Man enters Alford pleas in series of attacks in and around University of Iowa Hospitals and Clinics

Adam Weinstein faces up to five years in prison

Adam Weinstein

IOWA CITY — A man accused of attacking women in and around the University of Iowa Hospitals and Clinics two years ago will spend up to five years in prison and spend the rest of his life on the Iowa Sex Offender Registry after entering Alford pleas to two of those attacks.

During a plea hearing on Tuesday, Adam Weinstein, 34, entered Alford pleas to assault with intent to commit sexual abuse with a resulting injury, a felony; and assault with intent to commit sexual abuse, an aggravated misdemeanor punishable by up to two years in prison.

In making an Alford plea, a defendant doesn’t admit guilt but admits the prosecution could likely prove the charges based on evidence.

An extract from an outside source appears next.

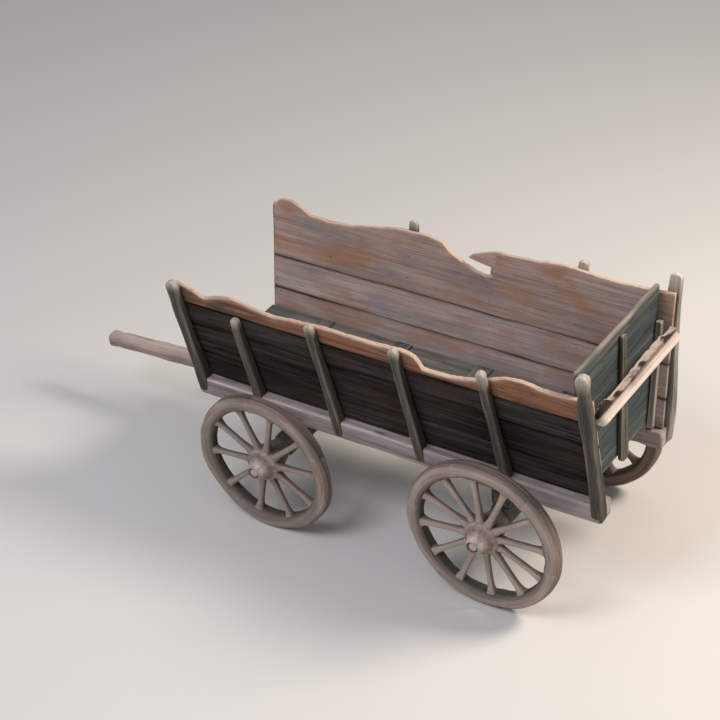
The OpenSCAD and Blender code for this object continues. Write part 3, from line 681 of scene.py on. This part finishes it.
for side, word in ((left, "left"), (right, "right")):
    for k in range(1, 7):
        node = f"{word}_stake_{k}"
        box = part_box(node)
        seed = 400 + 11 * k + (5 if side == right else 0)
        lean = 0.0
        if side == left and k < 6:
            lean = plan["endLean"] if k == 1 else plan["footLean"]
        corner = k in (1, 6)
        half = 0.040 if corner else 0.031
        sway = 0.010 if k == 6 else 0.003
        foot = -0.104
        # the box's top gives the head: up the slope, allowing for lean and depth
        head = ((box[1][2] - sillTop) / cosFlare)
        head = head / math.cos(math.radians(lean)) if lean else head
        t = math.sin(math.radians(lean))
        middle = (box[0][0] + box[1][0]) / 2 - t * (head + foot) / 2
        s = steps(foot, head, stakeLook["pitch"])
        share = np.clip(s / head, 0, 1)
        depth = stakeFoot + (stakeHead - stakeFoot) * share
        knob = k == 6 and side == left
        if knob:
            depth = depth + 0.012 * np.exp(-((head - s - 0.05) / 0.05) ** 2)
        tip = np.clip(1 - (head - s) / 0.03, 0, 1)
        depth = depth * np.sqrt(np.clip(1 - tip ** 2 * 0.55, 0.2, 1))
        wide = stakeWidth(s, head, half, knob)
        carving = Carving()
        look = dict(stakeLook, ends=(0.006, 0.010))
        curve = -sway * np.sin(2 * math.pi * (s - foot) / (head - foot))
        curve = curve * (1 if side == right else 0.7)
        timber(carving, s, (curve - wide, curve + wide), (0.0015, depth),
               leaningPost(side, middle, lean), look, seed, edges=(0.15, 0.15, 0.75, 0.75))
        finish = "greyPost" if k == 6 and side == right else "stakeAsh"
        piece = finishCarving(carving, node, wood[finish])
        heads = np.zeros(len(piece.data.vertices))
        piece.data.attributes["wear"].data.foreach_get("value", heads)
        spots = np.zeros(len(heads) * 3)
        piece.data.vertices.foreach_get("co", spots)
        height = spots.reshape(-1, 3)[:, 2]
        pale = np.clip(1 - (height.max() - height) / (0.13 if k > 4 else 0.07), 0, 1)
        piece.data.attributes["wear"].data.foreach_set("value", np.clip(heads + 0.85 * pale, 0, 1))
print("stakes carved")

# ---- floor

plankLook = dict(cell=0.011, pitch=0.03, round=0.005, hollow=0.003, ridge=0.0016, ragged=0.008)
for k in range(1, 5):
    node = f"floor_plank_{k}"
    low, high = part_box(node)
    carving = Carving()
    timber(carving, steps(low[0], high[0], plankLook["pitch"]), (low[1], high[1]),
           (low[2], high[2]), alongX, plankLook, 600 + 9 * k, edges=(0, 0, 0.4, 0.4))
    finishCarving(carving, node, wood["floorPlank"])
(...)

Weinstein indicated during proceedings that he does not recall the crimes taking place. His attorney, Eric Tindal, said Weinstein was suffering from mental illness and was under the influence of his medication, alcohol and K2.

Assistant Johnson County Attorney Mike Ringle said a plea agreement was reached that would see the state recommend Weinstein’s two sentences run concurrently.

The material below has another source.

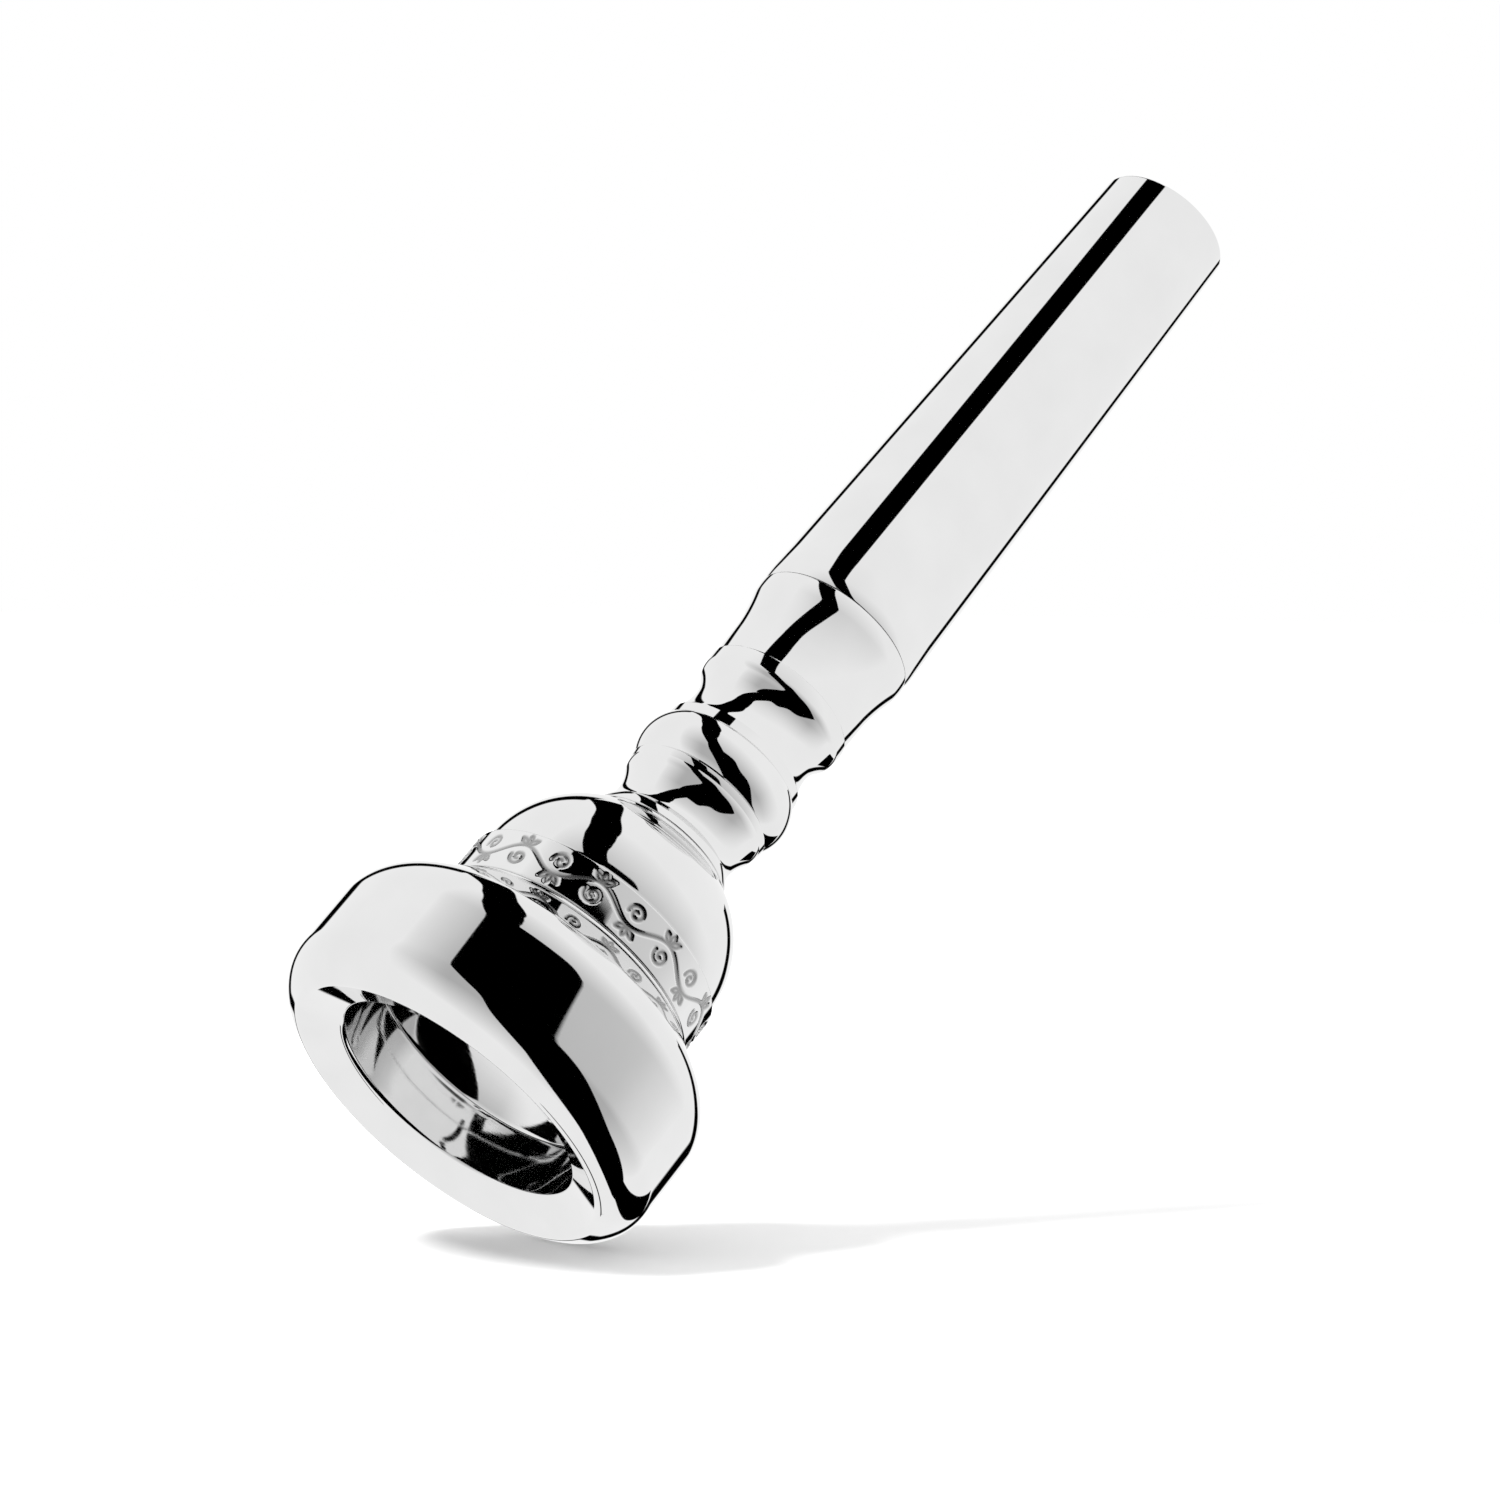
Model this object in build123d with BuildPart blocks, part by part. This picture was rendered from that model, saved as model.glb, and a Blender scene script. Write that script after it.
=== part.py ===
from build123d import *
import math
import os

# Trumpet mouthpiece that comes apart: a screw rim, a cup, a screw backbore, a tapered sleeve on
# the backbore's tail, and the two rubber rings that seal the screwed joints.
# Everything is turned about Z. The rim's face rests on Z = 0 and the shank points up (+Z).
# Each outline is drawn in the XZ plane, where local x is the radius and local y is the height.

# ---- driving dimensions, mm ----
overall_length = 85.1
rim_radius = 13.9            # outside of the rim
bowl_radius = 8.88           # the upper bowl is part of a sphere
bowl_centre_z = 2.1
throat_radius = 1.83         # 3.66 mm throat drill
band_radius = 9.5            # the smooth band below the rim
shank_end_radius = 4.85      # small end of the tapered shank
shank_taper = 0.055          # on the diameter

rim_seat_z = 5.0             # the cup's lip meets the rim's inner ledge
rim_back_z = 12.7            # the rim's back edge meets the cup's shoulder
band_top_z = 16.0
nose_seat_z = 15.8           # the backbore's nose meets the end of the throat
cup_end_z = 23.15            # the cup's end face meets the backbore's collar
sleeve_seat_z = 43.75        # the sleeve's wide end meets the backbore's shoulder

seat_gap = 0.03              # left between faces that meet when the screws are tight
slide_gap = 0.02             # radial gap of a sliding fit
screw_gap = 0.06             # between the crests of mating threads, and square to their flanks
edge_break = 0.08            # the small bevel on parting edges

screw_pitch = 0.75
screw_depth = 0.42
screw_crest = 0.10           # flat on the crest of a male ridge
rim_screw_radius = 9.2       # crest of the cup's male thread
stub_screw_radius = 3.5      # crest of the backbore's male thread
screw_run_out = 0.12         # a bore past a thread is this much larger than its crest
screw_root_overlap = 0.03    # a ridge starts this far inside the core that it stands on
tap_allowance = 0.15         # a bore is this much smaller before its thread is cut

os.makedirs("parts", exist_ok=True)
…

During Tuesday’s hearing, Weinstein expressed some confusion in what he was agreeing to, including whether he would be found guilty by a jury of the charges.

“I can’t say that for sure,” Weinstein told Judge Kevin McKeever. “I’m not a lawyer, I’m not a prosecutor.”

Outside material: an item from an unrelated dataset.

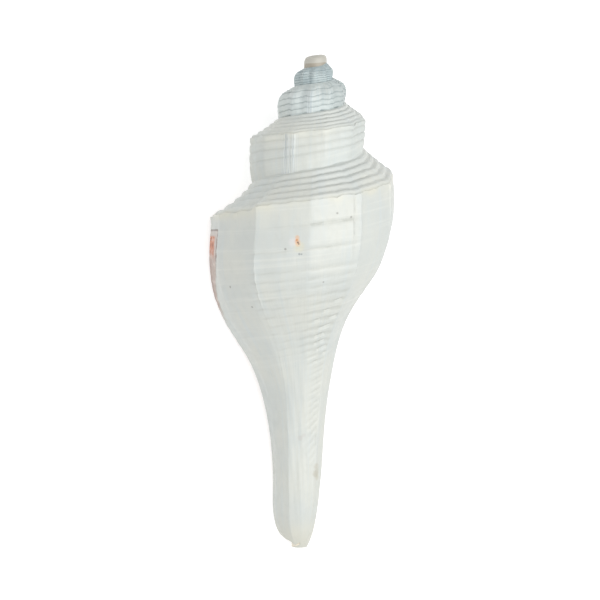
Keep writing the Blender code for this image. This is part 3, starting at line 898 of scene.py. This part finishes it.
# The camera looks squarely at the back of the shell from the side of its lip, apex up. The
# centre of its picture is given in millimetres from the middle of the shell's axis.
CAMERA_TILT = 7.0
CAMERA_LEAN = 1.8
CAMERA_DISTANCE = 0.9
CAMERA_CENTRE = (-3.31, 1.36)
PIXELS_PER_MM = 2.763
PICTURE_WIDTH = 600
SENSOR = 36.0

tilt, lean = math.radians(CAMERA_TILT), math.radians(CAMERA_LEAN)
side_way = Vector((1, 0, 0))
back_way = Vector((0, -math.cos(tilt), math.sin(tilt)))
up_way = back_way.cross(side_way)
right_way = side_way * math.cos(lean) + up_way * math.sin(lean)
up_way = up_way * math.cos(lean) - side_way * math.sin(lean)
centre = Vector((0, 0, -LENGTH / 2)) + right_way * CAMERA_CENTRE[0] + up_way * CAMERA_CENTRE[1]
turn = Matrix((right_way, up_way, back_way)).transposed().to_4x4()
camera = bpy.data.cameras.new("camera")
camera.sensor_width = SENSOR
camera.lens = SENSOR * CAMERA_DISTANCE / (PICTURE_WIDTH / PIXELS_PER_MM * MM)
viewer = bpy.data.objects.new("camera", camera)
bpy.context.scene.collection.objects.link(viewer)
viewer.matrix_world = REST @ Matrix.Translation(centre * MM + back_way * CAMERA_DISTANCE) @ turn
bpy.context.scene.camera = viewer

# The light: one large soft box to the right of the camera, in a pale room. It points at the
# axis this far below the apex, in millimetres.
LIT_DEPTH = 80
KEY_RIGHT = 0.53
KEY_FRONT = 0.85
KEY_DISTANCE = 1.1
KEY_SIZE = 1.2
KEY_POWER = 16.5
ROOM_STRENGTH = 0.34

light = bpy.data.lights.new("key", "AREA")
light.energy = KEY_POWER
light.size = KEY_SIZE
lamp = bpy.data.objects.new("key", light)
bpy.context.scene.collection.objects.link(lamp)
key_way = (REST.to_3x3() @ (side_way * KEY_RIGHT + back_way * KEY_FRONT)).normalized()
lamp.location = REST @ Vector((0, 0, -LIT_DEPTH * MM)) + key_way * KEY_DISTANCE
lamp.rotation_euler = (-key_way).to_track_quat("-Z", "Y").to_euler()

world = bpy.data.worlds.new("studio")
bpy.context.scene.world = world
world.use_nodes = True
room = world.node_tree.nodes["Background"].inputs
room["Color"].default_value = linear("#FFFFFF")
room["Strength"].default_value = ROOM_STRENGTH
bpy.context.scene.view_settings.view_transform = "Standard"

Ultimately, after consulting with his attorney, Weinstein admitted that there was a reasonable likelihood that he could be found guilty of assaulting a woman inside the University of Iowa Hospitals and Clinics and injuring her and of grabbing a parking lot cashier with the intent of committing sexual assault.

Weinstein previously faced one count of third-degree sexual abuse, four counts of assault with intent to commit sexual abuse and three counts of third-degree harassment for incidents alleged to have occurred on Nov. 10, 2015.

Police said Weinstein entered the UIHC around 1:15 a.m. that day and proceeded to the fifth floor of Boyd Tower. There, Weinstein approached a woman, grabbed and forcibly kissed her and put his hands down her pants, police said.

About 90 minutes later, Weinstein touched a cashier at the Melrose Avenue parking facility, police said. Those two incidents triggered a Hawk Alert.

Police said Weinstein returned to the hospital around 1:40 p.m., grabbed a woman in an elevator and asked her to have sex with him. A short time later, he allegedly grabbed a woman around the waist outside of the UI Field House. Police said the woman was able to push him away and he fled on foot.

Around 1:54 p.m., police said Weinstein approached a fifth woman, put his arm around her and tried to put his hand down her pants. She was able to escape, police said.

Police captured Weinstein later that day and had him involuntarily committed to UI Hospitals for a mental health evaluation.

In June 2016, Weinstein’s attorney sought a mental health evaluation. In November 2016, he was deemed incompetent to stand trial and proceedings were suspended. A judge ruled at the time that Weinstein suffered from schizoaffective disorder, bipolar type and possibly other mental conditions that prevented him from understanding his charges and court proceedings and assisting in his own defense.

In February 2017, staff at the Iowa Medical and Classification Center notified the court that Weinstein had been “restored to competency” and proceedings were restored.

After his prison sentence, Weinstein will placed on probation for 10 years.

Sentencing will be set at a later date.